Erzherzog-Thronfolger Karl Franz Joseph und Alfred von Waldstätten, 1916

Es folgten Truppendienst- und Generalstabsverwendungen, so 1899–1901 als Hauptmann beim Infanterieregiment Nr. 1 Kaiser, 1901 als Hauptmann im Generalstabskorps, 1908–1910 als Major (1. Mai 1909) und Stabschef der 28. Infanteriedivision in Laibach.[3][4] Er avancierte per 1. November 1912 zum Oberstleutnant und fungierte als Lehrer an der Kriegsschule. Seine Ernennung zum Oberst erfolgte nach Kriegsbeginn zum 1. November 1914.
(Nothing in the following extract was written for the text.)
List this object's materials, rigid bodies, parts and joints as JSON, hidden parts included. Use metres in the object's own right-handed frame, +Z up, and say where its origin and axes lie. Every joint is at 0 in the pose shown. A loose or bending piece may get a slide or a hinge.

Als der Weltkrieg ausbrach, wurde Waldstätten zum Chef der Operationsabteilung der Armeegruppe Dankl ernannt und war als solcher an der Schlacht von Kraśnik am 25. August 1914 beteiligt, bei der die 9. deutsche und Dankls 1. k.u.k. Armee die russischen Truppen erstmals besiegten. Später hatte er, als dies der Vormarsch der Russen unvermeidlich machte, den Rückzug seiner Armee an den Flüssen Tanev und San im österreichischen Galizien zu planen. 1915 wurde er in gleicher Funktion ins Landesverteidigungskommando Tirol versetzt, als Italien an der Seite der Triple Entente in den Krieg gegen Österreich-Ungarn eintrat. 1915 erhielt er das Eiserne Kreuz I. Klasse.
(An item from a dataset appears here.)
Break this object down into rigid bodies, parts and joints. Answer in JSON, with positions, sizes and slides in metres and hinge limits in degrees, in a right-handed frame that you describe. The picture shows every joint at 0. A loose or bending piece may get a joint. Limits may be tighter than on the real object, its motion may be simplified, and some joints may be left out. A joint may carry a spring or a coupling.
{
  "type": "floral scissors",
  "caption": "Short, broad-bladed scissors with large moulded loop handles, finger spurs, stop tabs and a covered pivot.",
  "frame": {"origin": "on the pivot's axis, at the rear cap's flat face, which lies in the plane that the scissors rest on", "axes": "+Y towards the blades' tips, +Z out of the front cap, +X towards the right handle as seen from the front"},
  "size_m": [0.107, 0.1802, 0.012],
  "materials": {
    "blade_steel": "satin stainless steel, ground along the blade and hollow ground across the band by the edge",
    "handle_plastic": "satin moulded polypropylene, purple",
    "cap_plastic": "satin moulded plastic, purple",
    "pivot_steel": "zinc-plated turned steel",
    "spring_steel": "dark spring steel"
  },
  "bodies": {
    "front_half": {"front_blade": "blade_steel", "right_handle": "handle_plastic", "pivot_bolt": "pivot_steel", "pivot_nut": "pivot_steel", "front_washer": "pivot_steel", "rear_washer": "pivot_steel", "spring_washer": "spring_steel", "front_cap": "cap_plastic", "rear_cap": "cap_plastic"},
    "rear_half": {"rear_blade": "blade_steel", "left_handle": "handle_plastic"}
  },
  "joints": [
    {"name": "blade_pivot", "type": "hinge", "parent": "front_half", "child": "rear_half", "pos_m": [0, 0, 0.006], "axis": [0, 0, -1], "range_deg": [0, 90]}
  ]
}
Auf besonderen Wunsch von Erzherzog-Thronfolger Karl Franz Joseph[5] wurde ihm Waldstätten, seit März 1916 Generalstabschef des XX. Korps in der 7. Armee (Kövess), als persönlicher Berater beigegeben. In der Folge war Waldstätten ab Ende September 1916 Stabschef der 7. Armee.[6] Am 21. November 1916 folgte der Erzherzog-Thronfolger dem verstorbenen Franz Joseph I. als Kaiser nach. 1916 wurde Waldstätten mit dem Orden der Eisernen Krone II. Klasse ausgezeichnet.

Nachdem der neue Kaiser Karl I. 1917 General Arthur Arz von Straußenburg als Nachfolger von Franz Conrad von Hötzendorf zum neuen Generalstabschef ernannt hatte, wurde Waldstätten auf Wunsch des Kaisers am 2. März 1917 Chef der Operationsabteilung des Armeeoberkommandos (AOK). Der am 12. August 1917 (Rang vom 10. September 1917) zum k.u.k. Generalmajor beförderte Waldstätten wurde am 3. November 1917 mit dem preußischen Orden Pour le Mérite[7] ausgezeichnet und erhielt im gleichen Jahr das Kommandeurkreuz des Österreichischen Leopold-Ordens und das Militärverdienstkreuz II. Klasse.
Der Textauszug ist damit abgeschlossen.